Lihn es un ensayista en guerra con los hombres, en guerra con sus entrañas, en guerra con su escritura, con la de su país, y con la de su continente, que sufre, a su modo de ver, «un subdesarrollo cultural parejo al económico». No tiene pelos en la lengua en su búsqueda, algo narcisista, de si mismo y de su propio lugar en el devenir de la literatura chilena e hispanoamericana. Así, por ejemplo, cuando habla de la poesía de Jules Supervielle es para contrastarla con «el desierto de la poesía chilena», extraviada ésta en «las ideologías que le marcan el paso; en el prosaísmo pedrestre que viene de un total descreimiento en su importancia; en la retórica miserable, inconsciente y engreída; en el hermetismo estéril; en la sencillez chapucera» (etc.). Arremete contra todas las vacas sagradas: contra el «galicismo mental» de Darío y Huidobro, pretenciosos e irremediablemente inferiores en su relación con la cultura europea (añade, de manera muy característica: «no descarto la posibilidad de que esa relación sea también, en otro sentido, la nuestra»); contra el gran enemigo, Neruda, una presencia todopoderosa en la literatura chilena, aun cuando su poesía, después de las Residencias, tendiera a «naufraga[r] en una mera abundancia y preciosismo verbales acuñados en la superficie del lenguaje», incluso en «esa montaña de retórica llamada (...) Macchu Picchu»; contra la «colonización mental» de los surrealistas chilenos de La Mandrágora, estériles imitadores de Breton; contra la complacencia de ciertos intelectuales chilenos —y los efectos que esa complacencia pudiera desencadenar en Chile— respeto a las posturas oficiales del gobierno cubano en el caso Padilla; contra la tendencia panfletaria de la poesía del exilio, posterior al golpe militar de 1973 (en una ponencia leída en un «Encuentro de poesía chilena en Rotterdam», Lihn —provocador como siempre, en una reunión de escritores exiliados— empieza por expresar y explicar la falta de confianza que le inspiran varios de los invitados, por sus actitudes y comportamientos de dogmatismo e intolerancia).

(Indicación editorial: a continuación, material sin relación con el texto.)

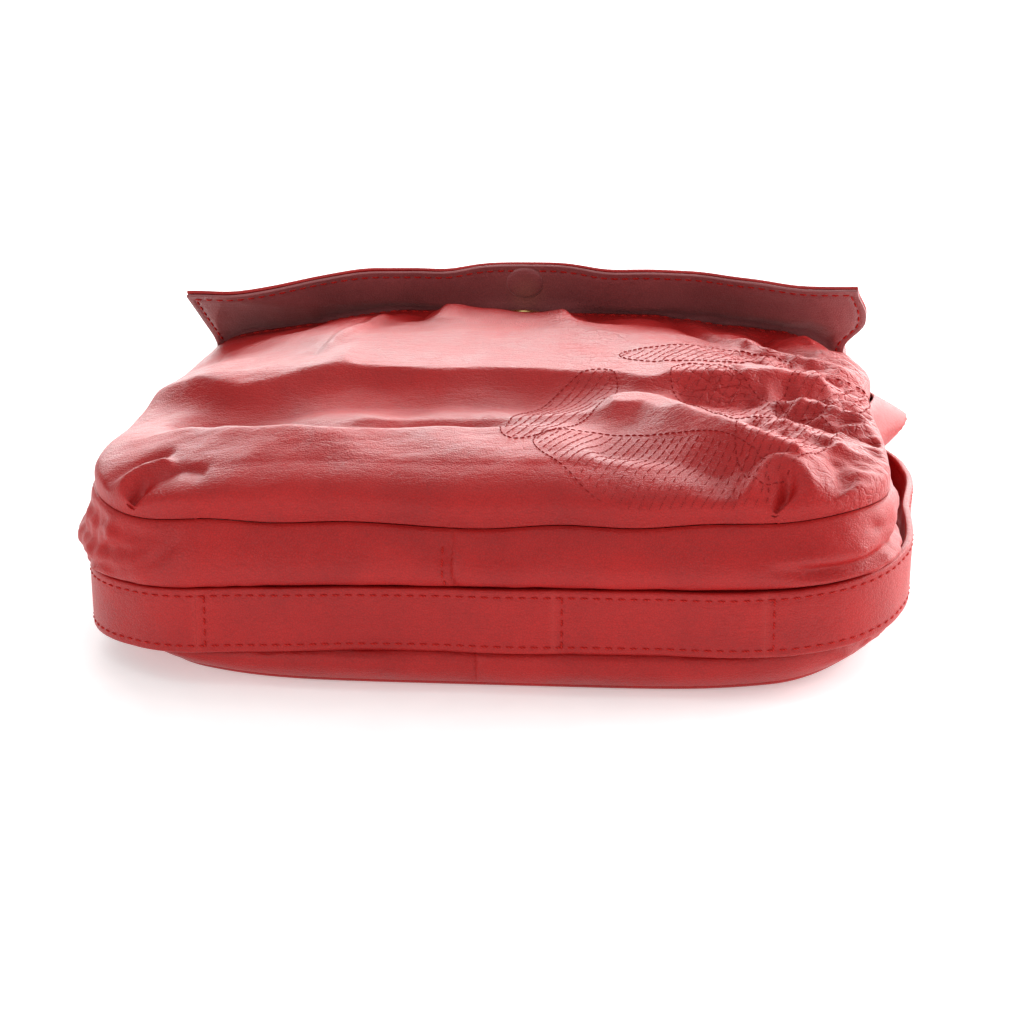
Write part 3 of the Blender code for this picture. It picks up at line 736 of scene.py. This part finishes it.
def hatch(cx, cy, length, width, angle, hatch_angle, gap):
    """Straight lines that fill a long oval well inside the panel, in mm."""
    lines = []
    half = max(length, width) / 2
    for offset in np.arange(-half, half, gap):
        inside = []
        for step in np.linspace(-half, half, 160):
            px, py = rotated(step, offset, math.radians(hatch_angle))
            along, across = rotated(px, py, -math.radians(angle))
            share = min(abs(along) / (length / 2), 1.0)
            room = (1 - share ** 2) ** 0.5 * width / 2 - 1.6
            if abs(across) < room and inside_line((cx + px, cy + py)):
                inside.append((cx + px, cy + py))
        if len(inside) > 6:
            lines.append((inside[0], inside[-1]))
    return lines


LEAVES = (
    # centre x, y, length, width, direction, hatch direction
    (56, -86, 88, 42, 158, 62),
    (104, -66, 66, 32, 72, 62),
    (22, -38, 74, 26, 64, 62),
    (84, -24, 62, 30, 128, 62),
    (74, 20, 66, 24, 12, 62),
    (116, -10, 62, 24, 70, 62),
)


def make_motif():
    outlines, fills = [], []
    for cx, cy, length, width, angle, lean in LEAVES:
        outlines.append(leaf(cx, cy, length, width, angle))
        fills += hatch(cx, cy, length, width, angle, lean, 3.2)
    outlines = [run for line in outlines for run in inside_runs(line)]
    surface_stitches("leaf_outlines", outlines, DARK_THREAD, 2.4, 2.1, 0.28)
    surface_stitches("leaf_filling", fills, FINE_THREAD, 3.0, 3.2, 0.21)
    mouth = [((-116, 97.3), (-12, 97.3)), ((12, 97.3), (116, 97.3))]
    surface_stitches("front_mouth_stitches", mouth, RED_THREAD, 4.2, 3.0, 0.40)


def inside_runs(line):
    """The unbroken stretches of a line that lie well inside the panel."""
    runs = [[]]
    for point in line:
        if inside_line(point):
            runs[-1].append(point)
        elif runs[-1]:
            runs.append([])
    return [run for run in runs if len(run) > 3]


def inside_line(point):
    x, y = point[0] * MM, point[1] * MM
    return bool(inside_distance(np.array(x), np.array(y)) > 2.5 * MM and y < MOUTH_Y - 8 * MM)


# ---- back panel ----
def back_points(x, y, height):
    """The back's grid with its bottom corners drawn in and lifted off the table."""
    distance = inside_distance(x, y)
    s = seam_length(x, y)
    _, _, nx, ny = outline_at(s)
    pull = corner_pull(s) * (1 - smooth(0, 40 * MM, distance))
    lift = CORNER_LIFT * pull * (1 - smooth(0, 26 * MM, distance))
    return np.stack([x - nx * pull, y - ny * pull, height + lift], axis=-1)


def make_back_panel():
    x, y = panel_grid(121, 91, top=BACK_HIGH.y)
    distance = inside_distance(x, y)
    edge = 1 - np.sqrt(np.clip(1 - (1 - np.minimum(distance / (5 * MM), 1)) ** 2, 0, 1))
    points = back_points(x, y, LEATHER + 1.6 * MM * edge)
    panel = shell("back_panel_skin", points, LEATHER, RED)
    finish_piece(panel, "bag", ["back_panel"])
    shares = np.linspace(-0.96, 0.96, 62)
    row = [(share * MOUTH_HALF, BACK_HIGH.y - STITCH_INSET, LEATHER + 0.1 * MM) for share in shares]
    sew("back_mouth_stitches", [(row, [(1, 0, 0)] * len(row), [(0, 0, 1)] * len(row))])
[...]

De un modo muy ligado a estos intentos de desbrozar el panorama poético chileno del peso de las vacas sagradas, Lihn vuelca su propio galicismo o europeismo hacia la obra de Supervielle, André Breton, Tristan Tzara, Bertold Brecht, y Kafka; celebra —desde una distancia— la poesía de Gabriela Mistral («el solo nombre de la Mistral me mueve, en seguida, a sumar algunos elogios delirantes a los que se le han dedicado de generación en generación, con todos los cuales estoy de acuerdo, salvo con esa obra maestra de la huachafería: ‘la divina Gabriela’»); la de coetáneos suyos como Carlos de Rokha, Jorge Teillier (antes de un célebre desencuentro, que terminó con un fallido duelo de pistolas que Marín recuerda en su prólogo), Alberto Rubio y el peruano Carlos Germán Belli; y la de varios poetas más jóvenes, notablemente Oscar Hahn, Juan Luis Martínez, Diego Maquieira y Rodrigo Lira. Pero por encima de todos, Lihn reitera, en una serie de trabajos que comienzan con un temprano ensayo de 1951, la importancia de la obra de Nicanor Parra, y el decisivo baño de desmitificación que éste trajo a la poesía chilena. En cierto sentido, de ninguna manera mimética, Lihn se reconoce como un continuador, o al menos un diversificador de la línea marcada por Parra; de hecho, el ensayo «Autobiografía de una escritura» termina con un párrafo que enumera las varias coincidencias que existen entre su propia poesía y la del antipoeta.

El libro consiste en secciones dedicadas a ensayos y notas periodísticas sobre diversos poetas; otra que consiste en trabajos sobre la propia obra de Lihn; una sección que trata la (in)compatibilidad de la poesía y el compromiso político, particularmente en relación con el caso Padilla y la Unión Popular, y en el contexto de influyentes críticos chilenos como Alone e Ignacío Valente; hay una sección de memorabilia, que incluye algunas notas de viaje muy relacionadas con el libro Poesía de paso; otra referida a ensayos escritos por y sobre Gerardo de Pompier, alter ego de Lihn durante los años de la dictadura, que aparece en sus novelas; y una última sección de ensayos sobre narradores hispanoamericanos como Gallegos, Borges, Marechal, Rulfo, Cortázar y Lezama. Los temas, como se ve, son variadisimos; la voz del ensayista siempre crítica, discrepante, e inmersa hasta el cuello en su afán indagatorio, en sus largas y torturadas incursiones en la literatura hispanoamericana de su tiempo, y dentro del turbulento mundo de si mismo y de su obra.